Under the county’s phase 2 reopening plan, restaurants were allowed to seat customers at 50% indoor capacity, provided that social distancing and health guidelines were followed.

The phase 2 order states that restaurants, bars and other “similar establishments that sell food or beverages for consumption on-premises,” as well as “social and fraternal clubs,” can serve food indoors at 50% capacity if they follow these guidelines:

  • Establishments can’t serve meals in buffet formats
  • They must post signage reminding customers that they must wear face masks at all times when not seated
  • Customers must maintain at least six feet of distancing when waiting to be seated or seated at a bar

Anyone who doesn’t comply with the order can be refused service or subject to criminal penalties, the order states.

At Olazzo in Bethesda’s Woodmont Triangle, the scene inside was quiet at 6:30 p.m. on Friday, with a few people seated in booths and one at the bar.

The pickup option seemed to be a more popular option on Friday, with to-go bags lining the bar and a steady stream of customers who came to pick up their dinner.

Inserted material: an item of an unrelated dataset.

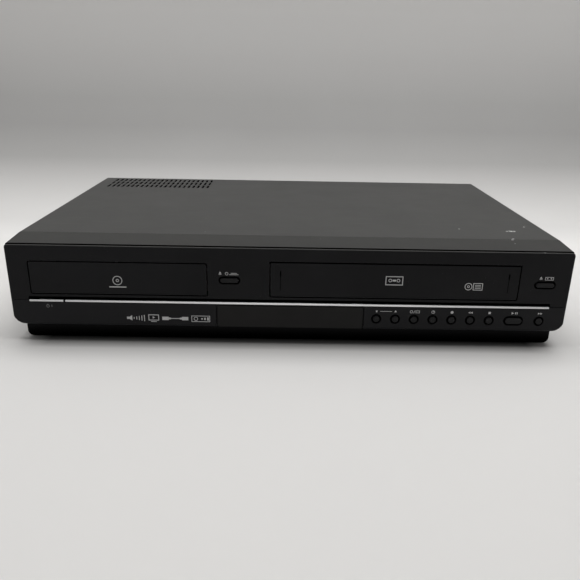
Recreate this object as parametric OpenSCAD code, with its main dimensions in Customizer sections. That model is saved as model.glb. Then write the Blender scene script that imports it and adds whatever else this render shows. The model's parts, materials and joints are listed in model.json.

Restaurant Manager Richard Fancey said he thought rain earlier in the day might have scared some people away.

Allowing people to sit inside for the first time in more than three months, he said, was both “exciting” and “a little nerve-wracking.”

“We’re legally allowed 50%, but with spacing limitations, less than 50% is what we’ll actually be able to serve,” he said.

Fancey said his staff would be rearranging the dining room this week to better accommodate customers. He said the restaurant is still dealing with other challenges during the health crisis.

“Right now, I’m trying to reach out to people to see who wants to come back to work. I’ve got a lot of people furloughed. There’s just a lot of weird challenges,” he said. “It’s a whole new business. Everything’s way different.”

Outdoor dining also seemed to be less popular on Friday, with many tables and chairs in Bethesda’s “Streetery” on Norfolk Avenue empty.

But outside Gringos & Mariachis on Cordell Avenue, the scene was busier, with customers congregating outside, waiting to be seated.

“We only have limited seating inside,” a restaurant staff member told a group of young people, and informed them they might have to wait for a table.

Restaurateur Robert Wiedmaier, who owns Wildwood Kitchen in Bethesda and Lock 72 in Potomac, wrote in an email Monday morning that those restaurants opened for indoor dining this weekend and business was “strong.”

“And it helped numbers that it was also Father’s Day,” he wrote.

Wiedmaier wrote that his other Montgomery County restaurant, Mussel Bar and Grille in Bethesda, will open for indoor dining on Tuesday.